*DIRECTION:*
Write out the complete material exactly as it stands.

* start *

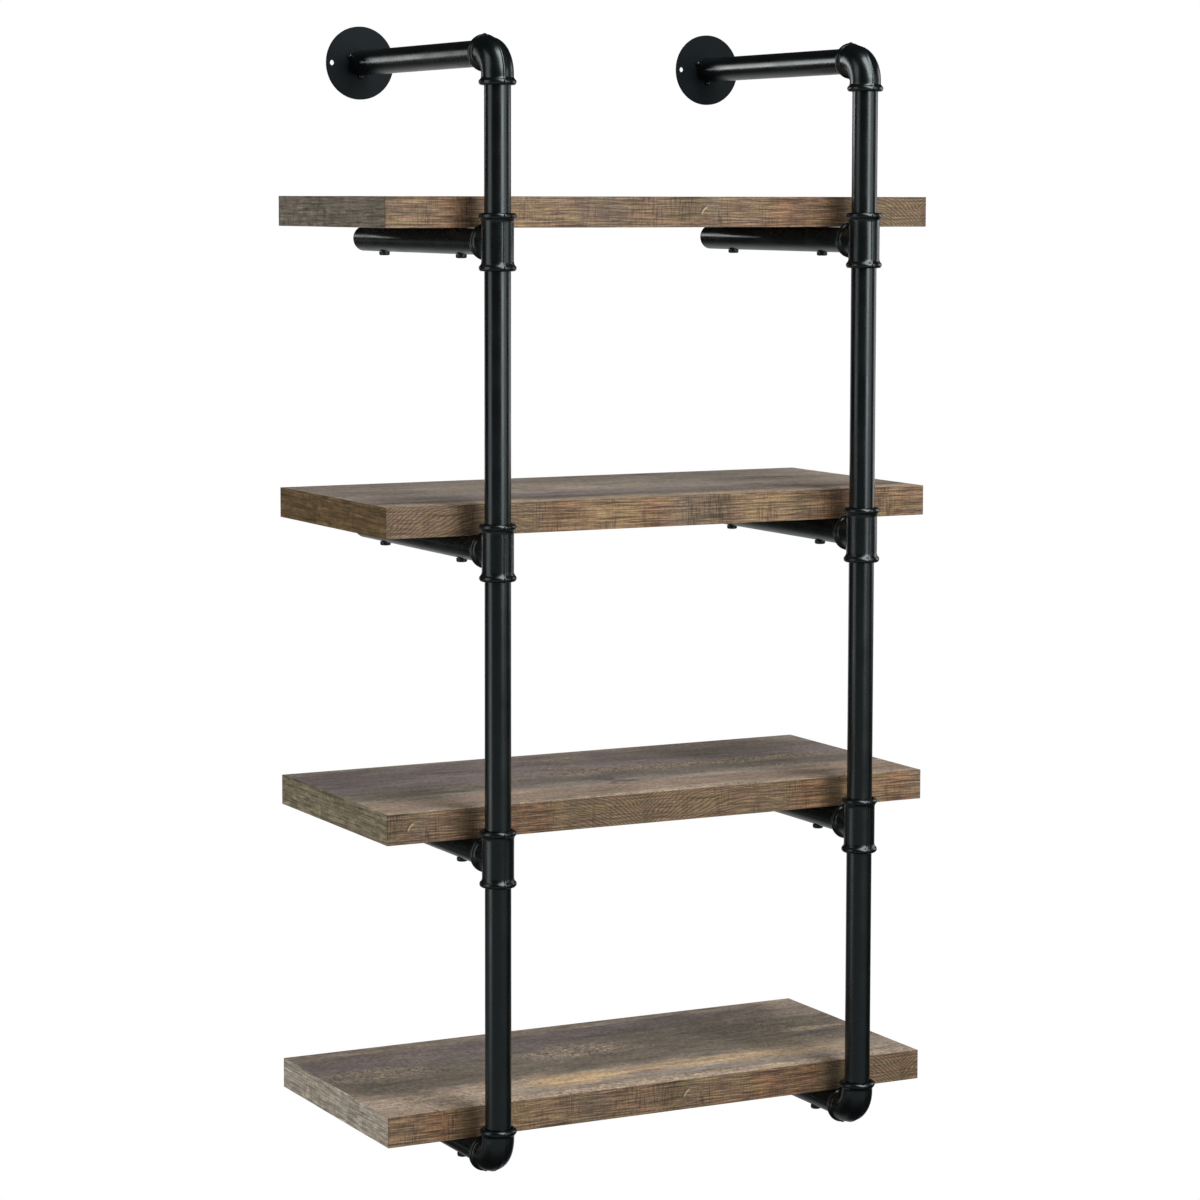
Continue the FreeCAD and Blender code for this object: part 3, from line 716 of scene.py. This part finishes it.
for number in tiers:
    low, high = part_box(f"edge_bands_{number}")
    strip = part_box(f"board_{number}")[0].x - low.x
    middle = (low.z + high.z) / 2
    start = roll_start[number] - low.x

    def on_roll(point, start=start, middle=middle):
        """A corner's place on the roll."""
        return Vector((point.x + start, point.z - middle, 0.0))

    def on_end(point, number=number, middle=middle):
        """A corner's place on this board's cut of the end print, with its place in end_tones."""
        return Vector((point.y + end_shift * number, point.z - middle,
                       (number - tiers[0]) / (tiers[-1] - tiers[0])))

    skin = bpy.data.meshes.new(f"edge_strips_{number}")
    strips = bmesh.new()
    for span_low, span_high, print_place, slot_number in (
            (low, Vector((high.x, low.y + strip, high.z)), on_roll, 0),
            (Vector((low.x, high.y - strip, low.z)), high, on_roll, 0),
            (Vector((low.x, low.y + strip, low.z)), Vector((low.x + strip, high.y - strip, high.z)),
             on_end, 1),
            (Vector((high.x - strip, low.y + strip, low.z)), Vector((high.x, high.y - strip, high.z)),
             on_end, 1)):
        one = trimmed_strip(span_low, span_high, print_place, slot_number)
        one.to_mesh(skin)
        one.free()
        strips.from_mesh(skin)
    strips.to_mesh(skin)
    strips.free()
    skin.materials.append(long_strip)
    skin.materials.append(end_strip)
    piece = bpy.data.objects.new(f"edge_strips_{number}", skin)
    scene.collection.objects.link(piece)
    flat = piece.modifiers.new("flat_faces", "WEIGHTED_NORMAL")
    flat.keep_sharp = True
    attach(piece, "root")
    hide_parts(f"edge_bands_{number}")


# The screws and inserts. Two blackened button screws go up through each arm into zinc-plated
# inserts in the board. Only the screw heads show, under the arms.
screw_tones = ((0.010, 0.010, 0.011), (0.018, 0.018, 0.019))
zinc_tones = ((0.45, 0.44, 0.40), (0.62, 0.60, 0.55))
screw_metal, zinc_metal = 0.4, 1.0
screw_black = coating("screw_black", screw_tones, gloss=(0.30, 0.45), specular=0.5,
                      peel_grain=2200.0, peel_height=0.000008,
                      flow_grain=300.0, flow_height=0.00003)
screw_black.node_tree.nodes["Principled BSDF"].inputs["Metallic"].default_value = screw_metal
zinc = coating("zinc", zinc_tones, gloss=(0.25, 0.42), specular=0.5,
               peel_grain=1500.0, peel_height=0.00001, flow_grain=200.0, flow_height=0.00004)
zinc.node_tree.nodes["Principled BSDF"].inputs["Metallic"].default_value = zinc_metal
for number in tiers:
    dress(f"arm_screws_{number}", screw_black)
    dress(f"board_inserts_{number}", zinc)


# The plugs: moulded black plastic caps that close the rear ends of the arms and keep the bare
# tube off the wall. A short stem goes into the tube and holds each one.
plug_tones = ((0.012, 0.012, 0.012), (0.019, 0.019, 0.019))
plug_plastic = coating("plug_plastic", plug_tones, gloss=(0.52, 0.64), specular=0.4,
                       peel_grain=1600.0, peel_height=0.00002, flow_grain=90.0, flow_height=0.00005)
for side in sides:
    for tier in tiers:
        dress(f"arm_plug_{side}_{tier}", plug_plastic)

* end *

*THE OUTPUT:*
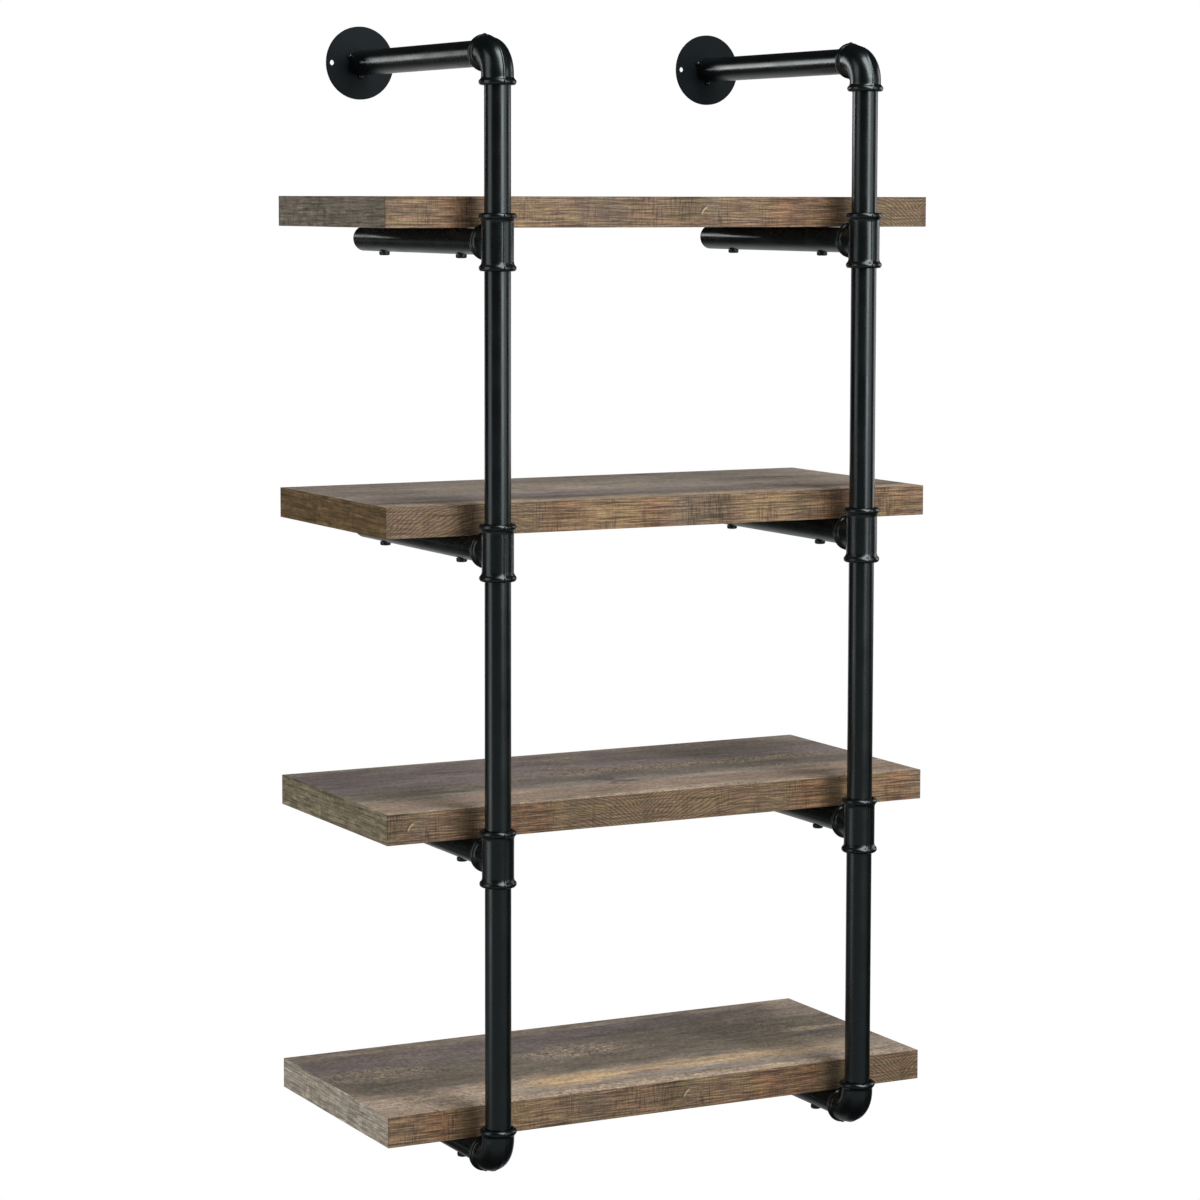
Continue the FreeCAD and Blender code for this object: part 3, from line 716 of scene.py. This part finishes it.
for number in tiers:
    low, high = part_box(f"edge_bands_{number}")
    strip = part_box(f"board_{number}")[0].x - low.x
    middle = (low.z + high.z) / 2
    start = roll_start[number] - low.x

    def on_roll(point, start=start, middle=middle):
        """A corner's place on the roll."""
        return Vector((point.x + start, point.z - middle, 0.0))

    def on_end(point, number=number, middle=middle):
        """A corner's place on this board's cut of the end print, with its place in end_tones."""
        return Vector((point.y + end_shift * number, point.z - middle,
                       (number - tiers[0]) / (tiers[-1] - tiers[0])))

    skin = bpy.data.meshes.new(f"edge_strips_{number}")
    strips = bmesh.new()
    for span_low, span_high, print_place, slot_number in (
            (low, Vector((high.x, low.y + strip, high.z)), on_roll, 0),
            (Vector((low.x, high.y - strip, low.z)), high, on_roll, 0),
            (Vector((low.x, low.y + strip, low.z)), Vector((low.x + strip, high.y - strip, high.z)),
             on_end, 1),
            (Vector((high.x - strip, low.y + strip, low.z)), Vector((high.x, high.y - strip, high.z)),
             on_end, 1)):
        one = trimmed_strip(span_low, span_high, print_place, slot_number)
        one.to_mesh(skin)
        one.free()
        strips.from_mesh(skin)
    strips.to_mesh(skin)
    strips.free()
    skin.materials.append(long_strip)
    skin.materials.append(end_strip)
    piece = bpy.data.objects.new(f"edge_strips_{number}", skin)
    scene.collection.objects.link(piece)
    flat = piece.modifiers.new("flat_faces", "WEIGHTED_NORMAL")
    flat.keep_sharp = True
    attach(piece, "root")
    hide_parts(f"edge_bands_{number}")


# The screws and inserts. Two blackened button screws go up through each arm into zinc-plated
# inserts in the board. Only the screw heads show, under the arms.
screw_tones = ((0.010, 0.010, 0.011), (0.018, 0.018, 0.019))
zinc_tones = ((0.45, 0.44, 0.40), (0.62, 0.60, 0.55))
screw_metal, zinc_metal = 0.4, 1.0
screw_black = coating("screw_black", screw_tones, gloss=(0.30, 0.45), specular=0.5,
                      peel_grain=2200.0, peel_height=0.000008,
                      flow_grain=300.0, flow_height=0.00003)
screw_black.node_tree.nodes["Principled BSDF"].inputs["Metallic"].default_value = screw_metal
zinc = coating("zinc", zinc_tones, gloss=(0.25, 0.42), specular=0.5,
               peel_grain=1500.0, peel_height=0.00001, flow_grain=200.0, flow_height=0.00004)
zinc.node_tree.nodes["Principled BSDF"].inputs["Metallic"].default_value = zinc_metal
for number in tiers:
    dress(f"arm_screws_{number}", screw_black)
    dress(f"board_inserts_{number}", zinc)


# The plugs: moulded black plastic caps that close the rear ends of the arms and keep the bare
# tube off the wall. A short stem goes into the tube and holds each one.
plug_tones = ((0.012, 0.012, 0.012), (0.019, 0.019, 0.019))
plug_plastic = coating("plug_plastic", plug_tones, gloss=(0.52, 0.64), specular=0.4,
                       peel_grain=1600.0, peel_height=0.00002, flow_grain=90.0, flow_height=0.00005)
for side in sides:
    for tier in tiers:
        dress(f"arm_plug_{side}_{tier}", plug_plastic)